Thursday, June 2, 2011

Mirabelle's First "Hike" - 05.26.11

So last Thursday we were running some errands in Shoreline and decided to stop by Shoreview Park as it was not raining and we needed something to do that was not our errands. Jennifer and I had stopped by there previously, but I think we were on bicycles and it was our turnaround point for a ride, complete with bathrooms. We only knew of the ball fields and were not fully aware of the wooded paths at the park. Heading there last Thursday, I presumed there must be some type of wooded trail system.

When we arrived last week we poked around a bit before discovering the map of the trails. We headed in for a walk. It turns out, for a city park, Shoreview/Boeing Creek Park has fairly rugged trails. Muddy eroded off camber trails provided us with some interesting footing as we headed down to the creek. Jennifer was fortunate enough to be wearing running shoes with some tread, while I was slip sliding around in my treadless Sanuks. There was a "wet" creek crossing that I had to help Jennifer navigate as she was toting around our precious cargo.
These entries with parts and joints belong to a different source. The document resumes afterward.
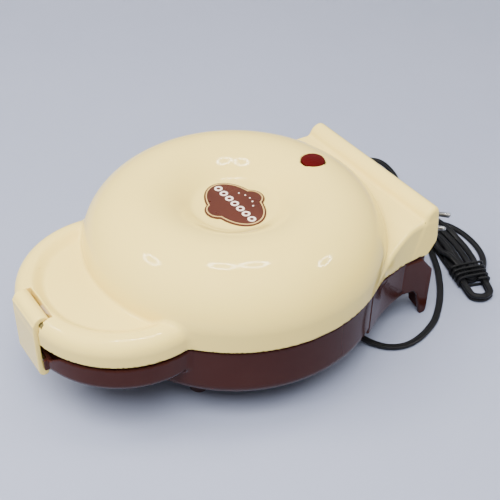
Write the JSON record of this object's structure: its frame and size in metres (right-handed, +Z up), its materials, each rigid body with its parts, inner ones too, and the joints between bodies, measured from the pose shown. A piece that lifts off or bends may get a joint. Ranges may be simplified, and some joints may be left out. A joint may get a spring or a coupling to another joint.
{
  "type": "donut maker",
  "caption": "Round clamshell donut maker with a cream domed lid, dark base, ring-shaped cooking cups, front latch lobe, indicator lamp and mains cord.",
  "frame": {"origin": "centre of the appliance's footprint box, on the table, without the cord", "axes": "+Z up, -Y to the latch at the front, +Y to the hinge, +X to the right"},
  "size_m": [0.2122, 0.3669, 0.1123],
  "materials": {
    "cream_plastic": "glossy cream moulded plastic",
    "brown_plastic": "glossy dark brown moulded plastic",
    "foot_plastic": "satin dark brown plastic",
    "badge_brown": "satin brown with a pale gold border",
    "lamp_red": "translucent red lens",
    "bulb_glass": "clear glass",
    "plate_coating": "cast aluminium with a dark non-stick coating",
    "steel": "plain steel",
    "ceramic": "pale heat-proof insulation",
    "cord_black": "black flexible sheath"
  },
  "bodies": {
    "base": {"base_shell": "brown_plastic", "bottom_cover": "brown_plastic", "cord_hank": "cord_black", "cord_tail": "cord_black", "cord_tie": "cord_black", "cover_screw_1": "steel", "cover_screw_2": "steel", "cover_screw_3": "steel", "cover_screw_4": "steel", "front_foot_left": "foot_plastic", "front_foot_right": "foot_plastic", "hinge_pin_left": "steel", "hinge_pin_right": "steel", "lower_heater": "steel", "lower_lead": "ceramic", "lower_plate": "plate_coating", "lower_plate_screw_1": "steel", "lower_plate_screw_2": "steel", "lower_plate_screw_3": "steel", "lower_plate_screw_4": "steel", "lower_reflector": "steel", "plug_body": "cord_black", "plug_pin_left": "steel", "plug_pin_right": "steel", "power_cord": "cord_black", "strain_relief": "cord_black", "terminal_block": "ceramic", "thermal_fuse": "bulb_glass", "thermostat": "ceramic", "wire_cover": "brown_plastic"},
    "lid": {"lid_shell": "cream_plastic", "badge": "badge_brown", "lamp_lens": "lamp_red", "lamp_bulb": "bulb_glass", "upper_plate": "plate_coating", "upper_heater": "steel", "upper_reflector": "steel", "upper_lead": "ceramic", "upper_plate_screw_1": "steel", "upper_plate_screw_2": "steel", "upper_plate_screw_3": "steel", "upper_plate_screw_4": "steel", "latch_pin": "steel"},
    "latch": {"latch_clip": "cream_plastic"}
  },
  "joints": [
    {"name": "lid_hinge", "type": "hinge", "parent": "base", "child": "lid", "pos_m": [0, 0.12215, 0.069], "axis": [-1, 0, 0], "range_deg": [0, 95]},
    {"name": "latch_pivot", "type": "hinge", "parent": "lid", "child": "latch", "pos_m": [0, -0.12945, 0.0768], "axis": [-1, 0, 0], "range_deg": [0, 75]}
  ]
}
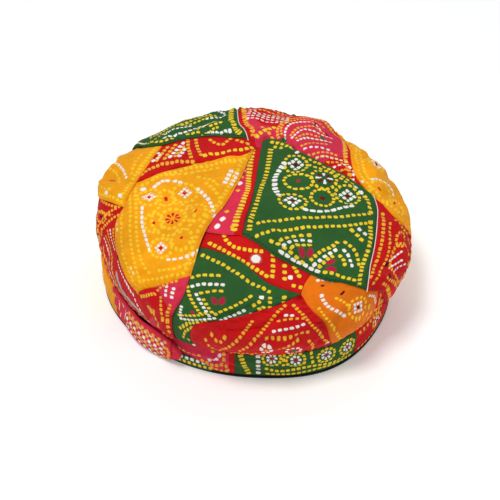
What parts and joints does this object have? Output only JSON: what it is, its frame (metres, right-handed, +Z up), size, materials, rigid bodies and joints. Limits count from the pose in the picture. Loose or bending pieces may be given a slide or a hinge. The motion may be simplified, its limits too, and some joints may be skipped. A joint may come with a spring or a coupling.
{
  "type": "tied turban pagri",
  "caption": "Ready-wound round turban of printed tie-dye patchwork cloth: layered crown wraps over a turned band, on a padded black cap with an open head hollow.",
  "frame": {"origin": "on the surface that the turban rests on, under the middle of its box", "axes": "+Z up through the crown, -Y to the front, +X to the right as seen from the front"},
  "size_m": [0.2652, 0.2618, 0.1127],
  "materials": {
    "green_cloth": "printed cotton, matte",
    "orange_cloth": "printed cotton, matte",
    "red_cloth": "printed cotton, matte",
    "pink_cloth": "printed cotton, matte",
    "black_lining": "plain cotton lining, matte"
  },
  "bodies": {
    "root": {"lining_cap": "black_lining", "band_lower_turn": "green_cloth", "band_right_pink": "pink_cloth", "band_front_green": "green_cloth", "band_side_red": "red_cloth", "band_back_orange": "orange_cloth", "band_back_green": "green_cloth", "band_left_orange": "orange_cloth", "band_left_pink": "pink_cloth", "left_red_cloth": "red_cloth", "left_pink_cloth": "pink_cloth", "front_red_strip": "red_cloth", "front_lower_green": "green_cloth", "front_red_triangle": "red_cloth", "front_orange_bulge": "orange_cloth", "front_red_side": "red_cloth", "top_pink_strip": "pink_cloth", "top_big_green": "green_cloth", "top_red_right": "red_cloth", "top_orange_right": "orange_cloth", "side_red_wedge": "red_cloth", "side_orange": "orange_cloth", "side_big_orange": "orange_cloth", "side_pink_foot": "pink_cloth", "back_green_flap": "green_cloth", "back_pink": "pink_cloth", "back_green": "green_cloth"}
  },
  "joints": []
}
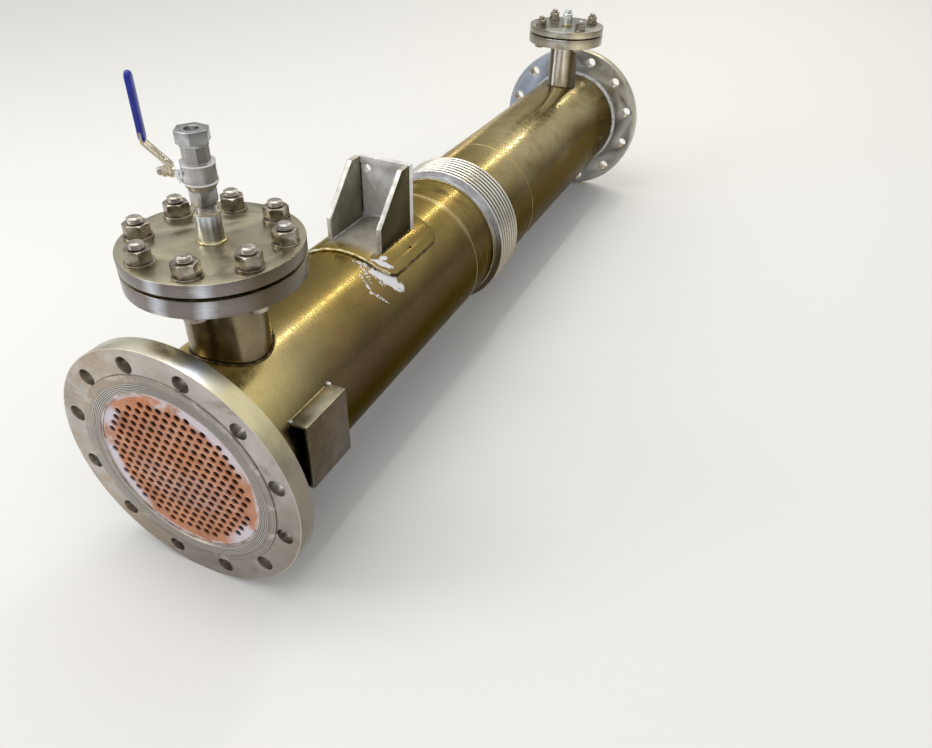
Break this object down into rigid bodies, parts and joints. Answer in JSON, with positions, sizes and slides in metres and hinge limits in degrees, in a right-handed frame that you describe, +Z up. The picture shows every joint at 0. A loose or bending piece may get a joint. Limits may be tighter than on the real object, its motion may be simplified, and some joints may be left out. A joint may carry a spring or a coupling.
{
  "type": "shell and tube oil cooler",
  "caption": "Horizontal shell-and-tube oil cooler with a bellows in its shell, two blanked top nozzles, a lug, a side bracket and a small test valve.",
  "frame": {"origin": "on the floor under the shell's axis, midway between the two end faces", "axes": "+Y along the shell from the front end, with the test valve, to the rear end; +Z up; +X to the right seen from the front end"},
  "size_m": [0.405, 1.778, 0.7068],
  "materials": {
    "shell_stainless": "brushed, warm and slightly heat-tinted",
    "flange_stainless": "turned and dull",
    "nozzle_stainless": "turned",
    "bellows_stainless": "bright, formed sheet",
    "rusty_tube_sheet": "rusted with pale residue at its edge",
    "gasket_rubber": "matt black",
    "bracket_stainless": "dull, pickled plate",
    "fitting_stainless": "bright turned and cast",
    "plated_steel": "bright zinc plate",
    "lever_steel": "pressed sheet",
    "blue_sleeve": "blue dipped vinyl"
  },
  "bodies": {
    "cooler": {"front_flange": "flange_stainless", "rear_flange": "flange_stainless", "tube_bundle": "rusty_tube_sheet", "front_barrel": "shell_stainless", "front_spool": "shell_stainless", "expansion_bellows": "bellows_stainless", "rear_spool": "shell_stainless", "rear_barrel": "shell_stainless", "front_nozzle_neck": "shell_stainless", "front_nozzle_flange": "nozzle_stainless", "front_gasket": "gasket_rubber", "front_blank": "nozzle_stainless", "rear_nozzle_neck": "shell_stainless", "rear_nozzle_flange": "nozzle_stainless", "rear_gasket": "gasket_rubber", "rear_blank": "nozzle_stainless", "rear_vent_socket": "fitting_stainless", "rear_vent_plug": "fitting_stainless", "lug_pad": "shell_stainless", "lug_back_plate": "bracket_stainless", "lug_left_gusset": "bracket_stainless", "lug_right_gusset": "bracket_stainless", "side_bracket": "bracket_stainless", "test_socket": "fitting_stainless", "test_nipple": "fitting_stainless", "test_valve": "fitting_stainless", "hose_adapter": "plated_steel"},
    "lever": {"valve_lever": "lever_steel", "lever_grip": "blue_sleeve", "lever_nut": "lever_steel"}
  },
  "joints": [
    {"name": "lever_turn", "type": "hinge", "parent": "cooler", "child": "lever", "pos_m": [0, -0.739, 0.5883], "axis": [-0.8746, -0.4848, 0], "range_deg": [0, 90]}
  ]
}
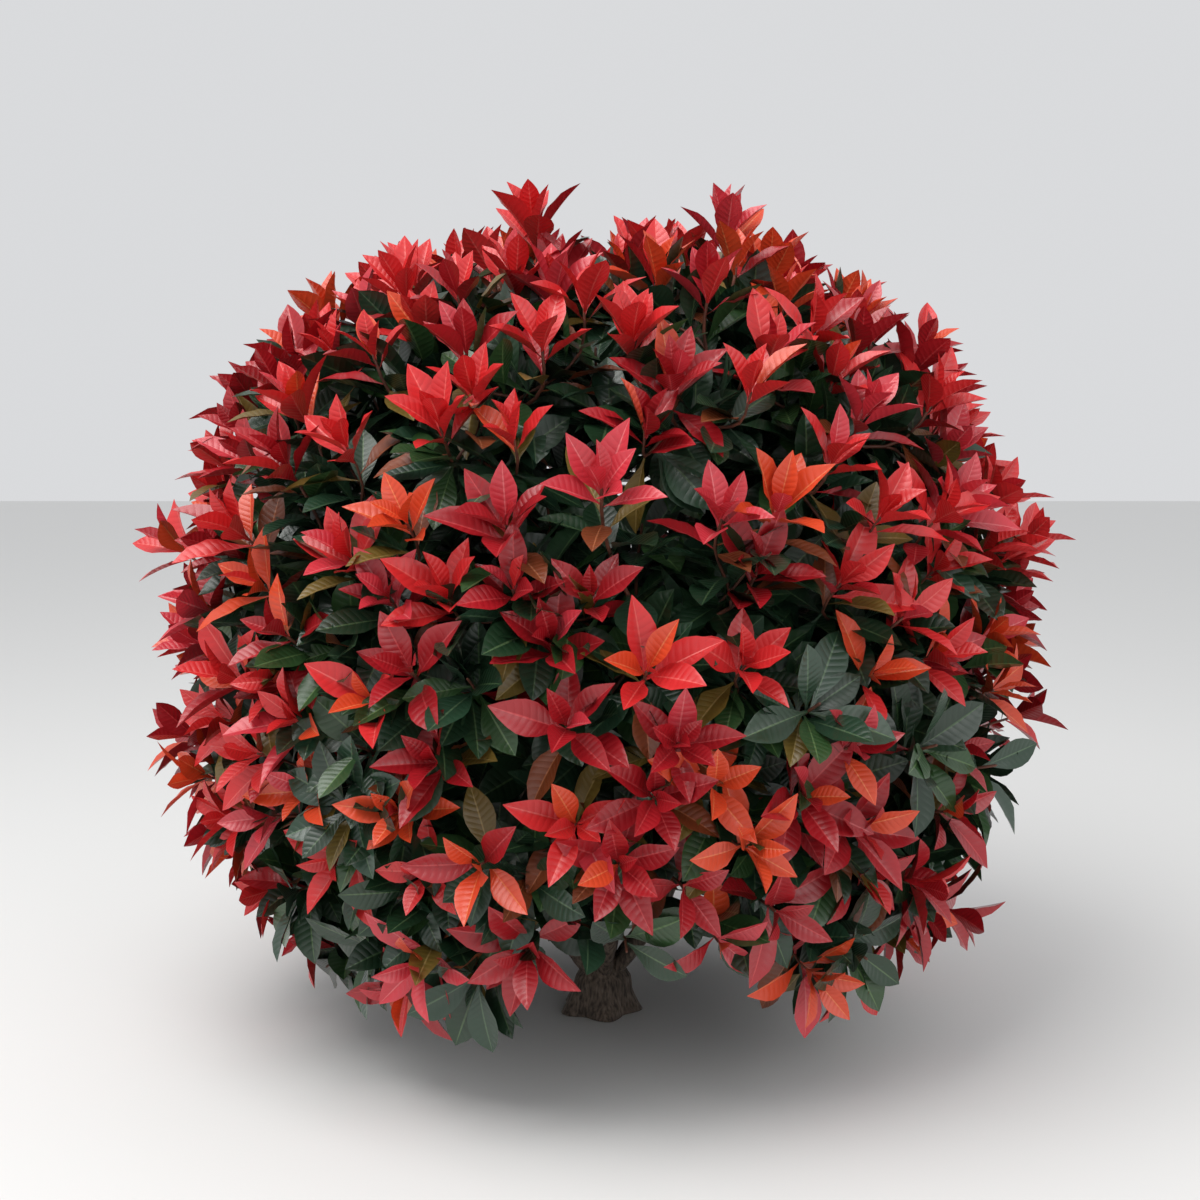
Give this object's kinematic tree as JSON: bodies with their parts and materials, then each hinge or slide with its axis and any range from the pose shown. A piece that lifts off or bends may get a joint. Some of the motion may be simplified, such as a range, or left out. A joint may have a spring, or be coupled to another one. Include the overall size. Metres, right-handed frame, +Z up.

Some of the trees in the park were of good size too. (With signs telling you just how big they are.) Plenty of 200'+ Douglas Firs in the park with sizable trunks. We walked all the way down to Hidden Lake, and then back up to the dog run before eventually returning to the car. I recommend to anyone in the north end of Seattle to take a short trip up to Shoreview if they are looking to get away from their typical walks in Carkeek and Golden Gardens. Just be prepared to get your feet wet.